— Start RAW DATA —

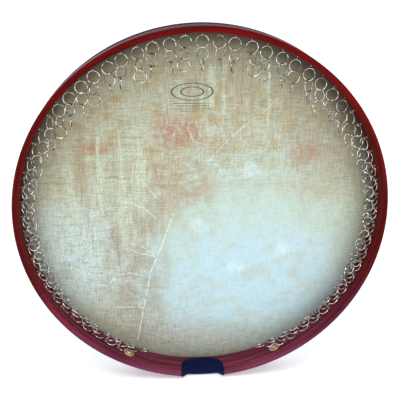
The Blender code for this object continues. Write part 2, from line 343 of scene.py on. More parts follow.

— End RAW DATA —
— Start RAW DATA —

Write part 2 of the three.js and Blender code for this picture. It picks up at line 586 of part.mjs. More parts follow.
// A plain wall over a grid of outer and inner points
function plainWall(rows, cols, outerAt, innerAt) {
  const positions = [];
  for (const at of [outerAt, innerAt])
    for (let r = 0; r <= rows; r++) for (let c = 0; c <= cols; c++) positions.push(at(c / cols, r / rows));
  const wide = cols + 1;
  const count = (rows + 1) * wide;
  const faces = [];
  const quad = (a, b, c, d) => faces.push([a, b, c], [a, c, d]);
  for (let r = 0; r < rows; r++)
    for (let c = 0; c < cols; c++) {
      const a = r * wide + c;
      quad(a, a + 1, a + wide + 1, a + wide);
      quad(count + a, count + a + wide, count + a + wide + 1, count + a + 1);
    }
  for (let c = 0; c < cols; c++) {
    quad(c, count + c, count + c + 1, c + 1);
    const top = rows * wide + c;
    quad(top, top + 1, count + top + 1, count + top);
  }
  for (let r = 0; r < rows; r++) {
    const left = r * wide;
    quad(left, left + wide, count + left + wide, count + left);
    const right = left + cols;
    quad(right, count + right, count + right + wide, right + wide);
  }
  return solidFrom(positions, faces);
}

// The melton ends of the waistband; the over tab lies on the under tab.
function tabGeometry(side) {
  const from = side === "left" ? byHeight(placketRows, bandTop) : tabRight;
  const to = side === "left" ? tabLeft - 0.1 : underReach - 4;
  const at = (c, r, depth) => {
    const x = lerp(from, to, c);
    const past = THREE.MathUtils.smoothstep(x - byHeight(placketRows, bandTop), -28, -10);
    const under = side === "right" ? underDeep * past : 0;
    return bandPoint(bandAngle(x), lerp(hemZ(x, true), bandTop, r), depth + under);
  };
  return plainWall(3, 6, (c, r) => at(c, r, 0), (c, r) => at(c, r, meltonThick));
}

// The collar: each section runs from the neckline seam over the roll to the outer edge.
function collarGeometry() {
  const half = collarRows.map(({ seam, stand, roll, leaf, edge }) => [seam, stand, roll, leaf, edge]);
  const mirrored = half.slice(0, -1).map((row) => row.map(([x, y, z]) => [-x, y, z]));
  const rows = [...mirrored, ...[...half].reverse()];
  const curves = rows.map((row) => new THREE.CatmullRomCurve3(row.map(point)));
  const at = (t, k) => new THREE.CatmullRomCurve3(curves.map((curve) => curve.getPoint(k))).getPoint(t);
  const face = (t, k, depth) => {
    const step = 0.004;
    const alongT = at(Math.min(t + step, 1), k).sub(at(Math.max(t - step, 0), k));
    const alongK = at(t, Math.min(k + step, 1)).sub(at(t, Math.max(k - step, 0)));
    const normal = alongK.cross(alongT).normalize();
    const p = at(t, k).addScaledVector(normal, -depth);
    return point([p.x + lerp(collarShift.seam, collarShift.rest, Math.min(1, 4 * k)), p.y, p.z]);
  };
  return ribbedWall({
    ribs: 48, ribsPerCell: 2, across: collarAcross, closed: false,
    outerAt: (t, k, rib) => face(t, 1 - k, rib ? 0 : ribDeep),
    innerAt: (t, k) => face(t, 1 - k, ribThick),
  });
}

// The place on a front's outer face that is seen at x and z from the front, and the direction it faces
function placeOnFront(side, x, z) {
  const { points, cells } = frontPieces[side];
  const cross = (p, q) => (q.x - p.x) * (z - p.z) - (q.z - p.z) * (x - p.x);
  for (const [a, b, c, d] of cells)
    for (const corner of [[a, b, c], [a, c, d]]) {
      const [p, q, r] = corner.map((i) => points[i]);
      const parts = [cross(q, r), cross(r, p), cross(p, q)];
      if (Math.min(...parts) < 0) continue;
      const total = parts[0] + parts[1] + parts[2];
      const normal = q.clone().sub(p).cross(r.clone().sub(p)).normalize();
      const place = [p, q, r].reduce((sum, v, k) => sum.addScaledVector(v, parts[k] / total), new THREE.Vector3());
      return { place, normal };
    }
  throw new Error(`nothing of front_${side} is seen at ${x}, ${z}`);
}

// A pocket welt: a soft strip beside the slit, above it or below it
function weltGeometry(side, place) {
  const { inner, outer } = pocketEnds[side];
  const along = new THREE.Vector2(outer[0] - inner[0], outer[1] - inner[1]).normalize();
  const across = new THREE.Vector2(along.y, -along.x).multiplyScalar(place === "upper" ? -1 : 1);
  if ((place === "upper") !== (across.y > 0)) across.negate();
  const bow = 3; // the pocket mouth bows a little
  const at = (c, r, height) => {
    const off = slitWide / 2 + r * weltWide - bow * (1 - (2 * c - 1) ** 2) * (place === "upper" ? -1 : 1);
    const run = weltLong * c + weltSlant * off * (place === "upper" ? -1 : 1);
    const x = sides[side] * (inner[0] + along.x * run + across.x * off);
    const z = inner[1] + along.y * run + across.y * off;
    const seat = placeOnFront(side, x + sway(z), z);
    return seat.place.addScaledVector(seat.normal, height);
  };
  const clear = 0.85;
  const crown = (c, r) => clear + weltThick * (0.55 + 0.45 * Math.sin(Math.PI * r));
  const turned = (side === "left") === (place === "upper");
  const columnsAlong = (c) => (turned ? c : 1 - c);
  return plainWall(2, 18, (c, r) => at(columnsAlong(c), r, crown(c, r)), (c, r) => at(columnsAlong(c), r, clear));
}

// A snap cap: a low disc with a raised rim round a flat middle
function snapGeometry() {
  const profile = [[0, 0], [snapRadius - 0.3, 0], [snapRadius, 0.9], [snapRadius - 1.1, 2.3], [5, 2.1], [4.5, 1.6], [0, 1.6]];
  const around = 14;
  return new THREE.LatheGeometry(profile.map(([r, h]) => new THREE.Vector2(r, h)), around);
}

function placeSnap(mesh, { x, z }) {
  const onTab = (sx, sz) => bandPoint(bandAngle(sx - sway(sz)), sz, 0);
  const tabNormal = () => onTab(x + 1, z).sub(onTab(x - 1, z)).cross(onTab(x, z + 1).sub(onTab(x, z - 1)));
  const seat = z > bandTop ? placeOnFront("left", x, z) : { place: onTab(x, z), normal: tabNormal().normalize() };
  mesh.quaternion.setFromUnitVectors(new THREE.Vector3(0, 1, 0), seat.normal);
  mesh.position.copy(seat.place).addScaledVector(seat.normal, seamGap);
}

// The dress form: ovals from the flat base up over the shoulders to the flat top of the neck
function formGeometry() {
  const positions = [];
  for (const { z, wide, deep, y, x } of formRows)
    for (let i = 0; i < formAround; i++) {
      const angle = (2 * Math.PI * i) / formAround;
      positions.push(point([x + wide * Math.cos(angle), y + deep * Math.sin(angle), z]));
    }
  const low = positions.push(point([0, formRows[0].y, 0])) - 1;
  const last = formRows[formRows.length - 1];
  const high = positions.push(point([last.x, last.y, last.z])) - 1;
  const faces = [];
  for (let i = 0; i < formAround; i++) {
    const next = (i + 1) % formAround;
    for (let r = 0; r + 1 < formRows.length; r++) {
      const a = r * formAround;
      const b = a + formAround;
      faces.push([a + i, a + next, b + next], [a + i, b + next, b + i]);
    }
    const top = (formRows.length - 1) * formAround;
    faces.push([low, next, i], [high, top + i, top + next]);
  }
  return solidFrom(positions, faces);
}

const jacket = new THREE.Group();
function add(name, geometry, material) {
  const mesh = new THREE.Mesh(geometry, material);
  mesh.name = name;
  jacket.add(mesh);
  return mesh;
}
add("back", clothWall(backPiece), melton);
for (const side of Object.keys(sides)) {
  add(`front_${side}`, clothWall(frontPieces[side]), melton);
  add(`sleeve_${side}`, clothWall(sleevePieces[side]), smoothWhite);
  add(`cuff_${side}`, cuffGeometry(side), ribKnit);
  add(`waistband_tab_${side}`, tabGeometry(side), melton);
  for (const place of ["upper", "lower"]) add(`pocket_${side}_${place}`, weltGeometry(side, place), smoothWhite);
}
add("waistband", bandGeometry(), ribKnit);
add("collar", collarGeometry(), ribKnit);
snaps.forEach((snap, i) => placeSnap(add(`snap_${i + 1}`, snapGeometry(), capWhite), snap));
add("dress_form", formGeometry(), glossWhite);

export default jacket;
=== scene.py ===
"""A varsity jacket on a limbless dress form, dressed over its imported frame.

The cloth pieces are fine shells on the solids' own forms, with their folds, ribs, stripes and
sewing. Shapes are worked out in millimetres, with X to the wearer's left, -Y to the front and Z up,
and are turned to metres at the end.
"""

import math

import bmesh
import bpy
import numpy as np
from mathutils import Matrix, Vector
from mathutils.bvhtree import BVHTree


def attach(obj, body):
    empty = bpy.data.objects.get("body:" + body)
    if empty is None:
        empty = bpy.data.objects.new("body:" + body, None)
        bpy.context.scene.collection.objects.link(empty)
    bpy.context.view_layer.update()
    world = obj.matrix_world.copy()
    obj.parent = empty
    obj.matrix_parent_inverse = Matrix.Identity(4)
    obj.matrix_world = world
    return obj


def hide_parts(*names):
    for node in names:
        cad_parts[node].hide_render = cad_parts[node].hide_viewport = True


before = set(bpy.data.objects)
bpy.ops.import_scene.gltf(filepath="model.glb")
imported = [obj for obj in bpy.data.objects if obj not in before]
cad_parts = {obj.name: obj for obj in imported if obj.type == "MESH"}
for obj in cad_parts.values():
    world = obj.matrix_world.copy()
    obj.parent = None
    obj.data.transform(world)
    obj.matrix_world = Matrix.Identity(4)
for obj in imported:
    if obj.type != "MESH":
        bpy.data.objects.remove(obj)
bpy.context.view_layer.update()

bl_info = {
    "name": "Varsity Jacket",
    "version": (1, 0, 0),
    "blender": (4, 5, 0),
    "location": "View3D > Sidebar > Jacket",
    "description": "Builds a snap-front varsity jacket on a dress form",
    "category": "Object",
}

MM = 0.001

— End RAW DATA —

- **GOAL**: Pull out all lines containing the word "before" from the entries above.

- **RESULT FOR THIS TASK**:
before = set(bpy.data.objects)
imported = [obj for obj in bpy.data.objects if obj not in before]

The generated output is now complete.